Tips to help overcome Presentation Anxiety
Written by listed counsellor/psychotherapist: Sandra Zecevic-Gonzalez, Counselling Psychologist MBABCP
28th June, 20110 Comments
Performance Anxiety (PA) sufferers engage in common thinking traps that lead to emotional distress and self-focused attention (concentration turning inwards towards the self rather than on the task at hand). This takes the individual out of the present skewing his perspective thereby putting him at risk of losing the clarity and relaxed awareness needed for a successful performance. Cognitive Behavioural Therapy (CBT) is an effective type of therapy that targets thinking and behavioural patterns that fuel PA.
For those suffering with PA at office meetings and presentations, here are some practical tips to help overcome presentation anxiety
- Practice practice practice basic presentation technique. Practice with a friend who can give you feedback on your delivery. Take your time during your presentation and pause occasionally. Ask questions thereby allowing the audience participation. This, as well as giving your audience clear and well organised information will keep them interested and on board.

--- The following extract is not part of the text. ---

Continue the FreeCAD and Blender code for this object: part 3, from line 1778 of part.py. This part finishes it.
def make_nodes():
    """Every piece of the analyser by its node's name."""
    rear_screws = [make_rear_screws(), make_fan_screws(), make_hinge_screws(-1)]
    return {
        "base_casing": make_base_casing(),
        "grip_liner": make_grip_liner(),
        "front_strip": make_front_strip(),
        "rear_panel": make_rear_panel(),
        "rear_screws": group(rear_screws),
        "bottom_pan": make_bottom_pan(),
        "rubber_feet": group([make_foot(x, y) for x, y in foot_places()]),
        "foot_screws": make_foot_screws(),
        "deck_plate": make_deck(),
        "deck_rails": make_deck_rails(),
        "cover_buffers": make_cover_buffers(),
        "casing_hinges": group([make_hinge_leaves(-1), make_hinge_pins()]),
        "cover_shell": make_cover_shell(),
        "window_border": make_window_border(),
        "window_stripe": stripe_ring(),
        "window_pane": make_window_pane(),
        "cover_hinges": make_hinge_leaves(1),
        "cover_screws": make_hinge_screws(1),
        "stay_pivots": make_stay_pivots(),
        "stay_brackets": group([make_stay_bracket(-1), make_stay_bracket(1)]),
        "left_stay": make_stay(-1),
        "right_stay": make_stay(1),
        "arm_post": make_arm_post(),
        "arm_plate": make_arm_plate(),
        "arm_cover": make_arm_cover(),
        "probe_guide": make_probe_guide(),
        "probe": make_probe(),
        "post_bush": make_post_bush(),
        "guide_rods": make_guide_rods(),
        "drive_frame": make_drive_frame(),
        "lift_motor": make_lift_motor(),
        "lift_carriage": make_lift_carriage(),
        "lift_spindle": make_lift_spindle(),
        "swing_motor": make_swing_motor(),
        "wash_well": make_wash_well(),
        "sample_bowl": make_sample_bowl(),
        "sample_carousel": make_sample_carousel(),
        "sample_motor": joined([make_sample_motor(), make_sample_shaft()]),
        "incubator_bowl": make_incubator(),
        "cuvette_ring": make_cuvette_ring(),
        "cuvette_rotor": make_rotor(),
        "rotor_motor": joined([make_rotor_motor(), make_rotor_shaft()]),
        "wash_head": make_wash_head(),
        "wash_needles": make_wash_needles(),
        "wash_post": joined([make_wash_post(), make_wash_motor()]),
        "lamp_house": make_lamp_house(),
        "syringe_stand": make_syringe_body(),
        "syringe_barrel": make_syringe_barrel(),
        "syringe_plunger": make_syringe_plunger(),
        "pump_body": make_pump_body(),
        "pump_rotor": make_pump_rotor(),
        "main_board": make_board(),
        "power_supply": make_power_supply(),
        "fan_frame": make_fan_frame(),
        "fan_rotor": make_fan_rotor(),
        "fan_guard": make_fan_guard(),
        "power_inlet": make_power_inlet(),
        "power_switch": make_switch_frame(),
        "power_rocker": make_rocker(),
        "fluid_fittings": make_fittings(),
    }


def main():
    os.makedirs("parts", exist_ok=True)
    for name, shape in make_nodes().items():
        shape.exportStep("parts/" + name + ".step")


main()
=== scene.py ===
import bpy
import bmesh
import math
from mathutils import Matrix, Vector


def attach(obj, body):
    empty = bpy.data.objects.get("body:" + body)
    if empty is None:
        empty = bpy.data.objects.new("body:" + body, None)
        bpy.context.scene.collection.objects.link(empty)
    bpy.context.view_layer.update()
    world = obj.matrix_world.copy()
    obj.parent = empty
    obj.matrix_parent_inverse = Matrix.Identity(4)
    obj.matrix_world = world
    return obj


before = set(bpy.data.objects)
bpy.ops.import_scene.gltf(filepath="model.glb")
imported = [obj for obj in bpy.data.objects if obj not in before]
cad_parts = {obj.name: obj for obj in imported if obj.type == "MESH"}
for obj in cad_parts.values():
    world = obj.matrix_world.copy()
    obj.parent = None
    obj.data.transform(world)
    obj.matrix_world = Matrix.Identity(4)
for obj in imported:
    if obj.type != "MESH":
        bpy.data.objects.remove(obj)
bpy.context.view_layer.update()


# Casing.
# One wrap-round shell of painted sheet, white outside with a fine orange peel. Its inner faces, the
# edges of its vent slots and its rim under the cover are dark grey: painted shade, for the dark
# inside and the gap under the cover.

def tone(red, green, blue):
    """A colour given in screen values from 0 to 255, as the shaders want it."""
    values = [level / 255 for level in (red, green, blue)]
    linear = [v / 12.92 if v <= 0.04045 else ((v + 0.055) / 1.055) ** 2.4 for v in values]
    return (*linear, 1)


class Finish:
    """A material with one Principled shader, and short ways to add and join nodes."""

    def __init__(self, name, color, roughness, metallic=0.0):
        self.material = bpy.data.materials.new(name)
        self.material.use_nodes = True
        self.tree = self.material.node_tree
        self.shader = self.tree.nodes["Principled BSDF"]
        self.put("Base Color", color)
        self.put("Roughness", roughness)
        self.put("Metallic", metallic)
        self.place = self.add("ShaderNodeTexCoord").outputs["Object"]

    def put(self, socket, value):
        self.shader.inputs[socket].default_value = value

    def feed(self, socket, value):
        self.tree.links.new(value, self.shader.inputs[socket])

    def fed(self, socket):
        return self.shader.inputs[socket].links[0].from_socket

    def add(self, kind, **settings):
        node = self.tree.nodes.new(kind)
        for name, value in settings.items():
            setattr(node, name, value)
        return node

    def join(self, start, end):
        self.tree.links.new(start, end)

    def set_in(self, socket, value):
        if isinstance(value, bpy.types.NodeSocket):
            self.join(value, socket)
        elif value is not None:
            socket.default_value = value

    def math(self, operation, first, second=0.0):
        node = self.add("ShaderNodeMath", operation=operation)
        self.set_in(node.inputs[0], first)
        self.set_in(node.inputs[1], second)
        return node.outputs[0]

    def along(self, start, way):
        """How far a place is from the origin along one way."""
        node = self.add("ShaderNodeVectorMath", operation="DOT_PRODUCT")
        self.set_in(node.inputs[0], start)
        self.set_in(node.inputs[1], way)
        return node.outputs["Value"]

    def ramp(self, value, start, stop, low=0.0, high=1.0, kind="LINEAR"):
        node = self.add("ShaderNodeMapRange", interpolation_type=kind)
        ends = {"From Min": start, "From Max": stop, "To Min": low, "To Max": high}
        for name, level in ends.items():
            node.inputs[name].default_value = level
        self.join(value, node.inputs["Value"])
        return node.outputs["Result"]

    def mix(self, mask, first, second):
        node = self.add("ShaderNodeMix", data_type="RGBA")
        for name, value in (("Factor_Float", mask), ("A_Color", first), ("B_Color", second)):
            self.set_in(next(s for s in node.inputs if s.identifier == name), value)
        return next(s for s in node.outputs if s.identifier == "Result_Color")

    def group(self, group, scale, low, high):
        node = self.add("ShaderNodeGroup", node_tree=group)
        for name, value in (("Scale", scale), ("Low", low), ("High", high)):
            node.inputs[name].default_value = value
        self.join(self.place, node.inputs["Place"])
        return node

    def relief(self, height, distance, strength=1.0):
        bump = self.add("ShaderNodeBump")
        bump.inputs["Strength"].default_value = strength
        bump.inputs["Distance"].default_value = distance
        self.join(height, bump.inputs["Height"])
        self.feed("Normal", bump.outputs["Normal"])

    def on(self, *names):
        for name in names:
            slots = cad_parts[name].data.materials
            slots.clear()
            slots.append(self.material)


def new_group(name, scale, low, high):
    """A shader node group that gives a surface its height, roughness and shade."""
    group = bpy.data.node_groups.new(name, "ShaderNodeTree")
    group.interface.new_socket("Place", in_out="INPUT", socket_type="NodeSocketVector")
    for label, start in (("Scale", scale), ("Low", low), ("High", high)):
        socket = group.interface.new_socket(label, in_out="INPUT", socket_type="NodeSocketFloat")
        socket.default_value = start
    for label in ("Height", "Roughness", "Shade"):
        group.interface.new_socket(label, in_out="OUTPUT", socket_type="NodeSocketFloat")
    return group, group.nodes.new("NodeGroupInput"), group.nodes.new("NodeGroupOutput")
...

- Redirect self conscious attention away from yourself towards your audience. Pick a colour and search for it in the audience while pausing. Ask your audience a question that will link you to the next part of your presentation. Engage with the audience. This will take self destructive attention away from yourself and redirect it constructively towards the people who matter.

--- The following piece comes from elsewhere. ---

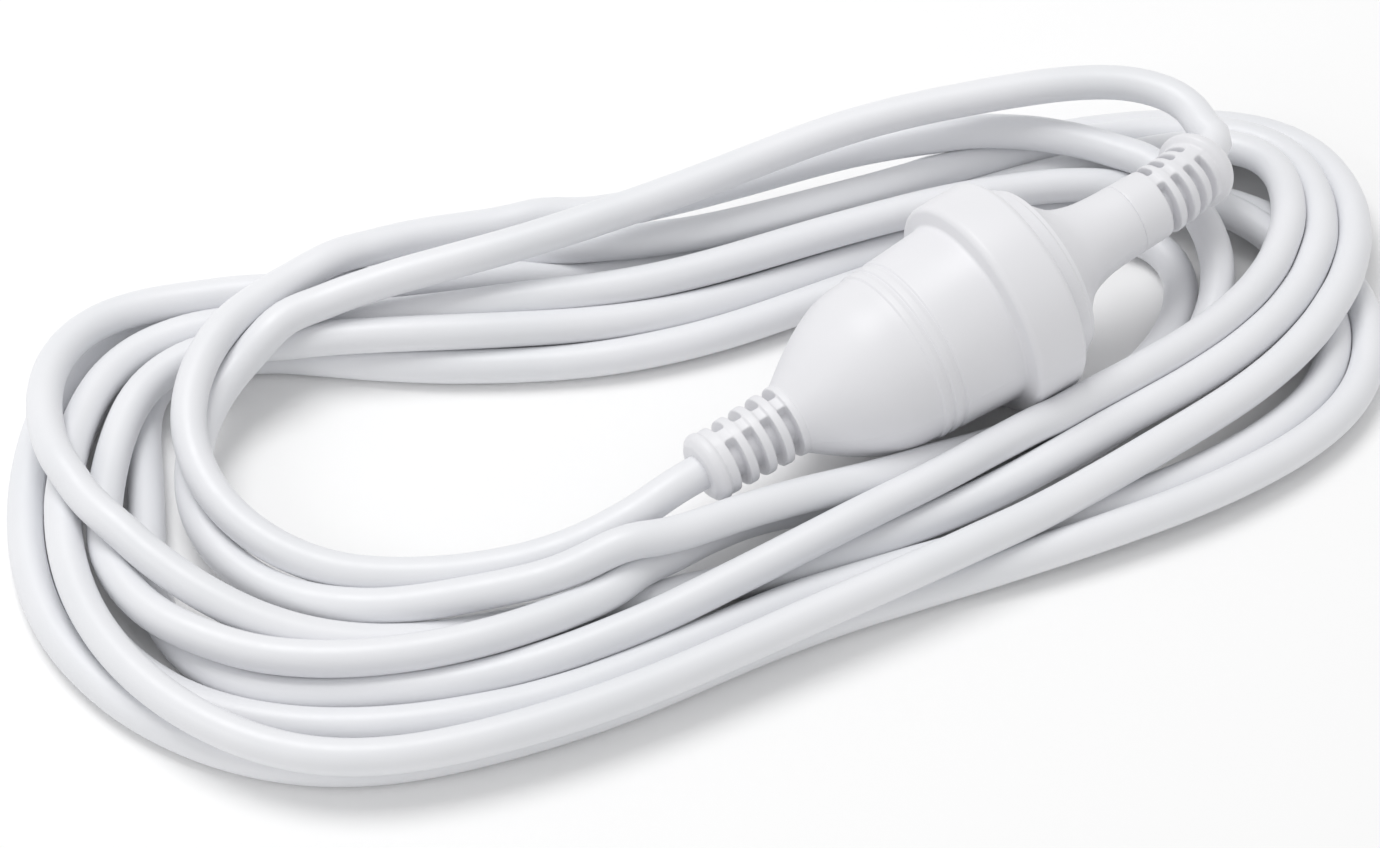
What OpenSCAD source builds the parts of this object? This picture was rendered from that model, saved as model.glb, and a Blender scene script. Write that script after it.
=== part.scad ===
// Household extension lead, wound and lying flat, with its plug pushed into its own socket.
// X runs along the wound cord, Z is up. The origin is on the surface that the lead lies on,
// under the middle of the plug and socket.

/* [Cord] */
// Outer diameter of the cord's sheath
cord_d = 7.2; // [7:0.1:7.3]
// Diameter of one insulated core
core_d = 2.5; // [2.3:0.1:2.6]
// Diameter of a bare stranded conductor
conductor_d = 1.3; // [1.1:0.1:1.4]
// Height of the wound cord's pile
coil_h = 14; // [13:0.5:14]

/* [Socket] */
// Outer diameter of the collar
collar_d = 46.4; // [45.6:0.2:46.4]
// Length of the collar
collar_length = 12; // [11:0.5:12.5]
// Depth of the recess inside the collar
recess_depth = 10; // [9.6:0.1:10]
// Inner diameter of the collar
recess_d = 40; // [39.6:0.2:41]
// Length from the collar's mouth to the end of the strain relief
socket_length = 77.5; // [76:0.5:80]

/* [Plug] */
// Diameter of the flange that sits in the collar
flange_d = 38; // [37:0.5:38.2]
// Length from the collar's mouth to the end of the strain relief
plug_length = 49.5; // [48.5:0.5:52]
// Width of each pin
pin_w = 6.35; // [6.3:0.01:6.38]
// Thickness of each pin
pin_t = 1.6; // [1.56:0.01:1.64]
// Length of the active and neutral pins
pin_length = 17.1; // [16.9:0.1:17.3]
// Length of the earth pin
earth_pin_length = 19.9; // [19.7:0.1:20.1]

/* [Lie] */
// Turn of the plug and socket's axis from X, in degrees
axis_turn = 14.3; // [12:0.1:16]
// Rise of the axis towards the plug's cord, in degrees
axis_tilt = 5.8; // [5:0.1:6]

/* [Hidden] */

$fn = 96;
gap = 0.05;                 // between pieces that are moulded round each other
sheath_r = cord_d / 2;
core_r = core_d / 2;
collar_r = collar_d / 2;
flange_r = flange_d / 2;
travel = 30;                // how far the plug slides out
plug_face = 0.5 - recess_depth;

// The collar's mouth, and the direction from the socket towards the plug
mouth = [13.4, 1.8, 24.2];
axis_dir = [cos(axis_tilt) * cos(axis_turn), cos(axis_tilt) * sin(axis_turn), sin(axis_tilt)];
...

- Stop mind-reading. Get constructive feedback from trusted colleagues instead. Ask questions about anything you struggled with or areas your felt were weak. What was problematic to you may not have been noticed or may not have been problematic to the audience. You are not a mind reader and attempting to do so will fuel your insecurities.
- Stop Perfectionist thinking. Your audience is not expecting a perfect delivery. Be prepared for your presentation, but don’t expect to know the answer to every question. You can often bat questions back to the audience to add a participative dynamic to your presentation – again directing attention to your audience and away from you.
- Learn basic relaxation and mindfulness techniques to cope with your physical responses to anxiety pre- and during the presentation. The Alexander Technique is one such technique.
- Be good to yourself: target mildly fearful situations first using the above tools and gradually target the most challenging ones.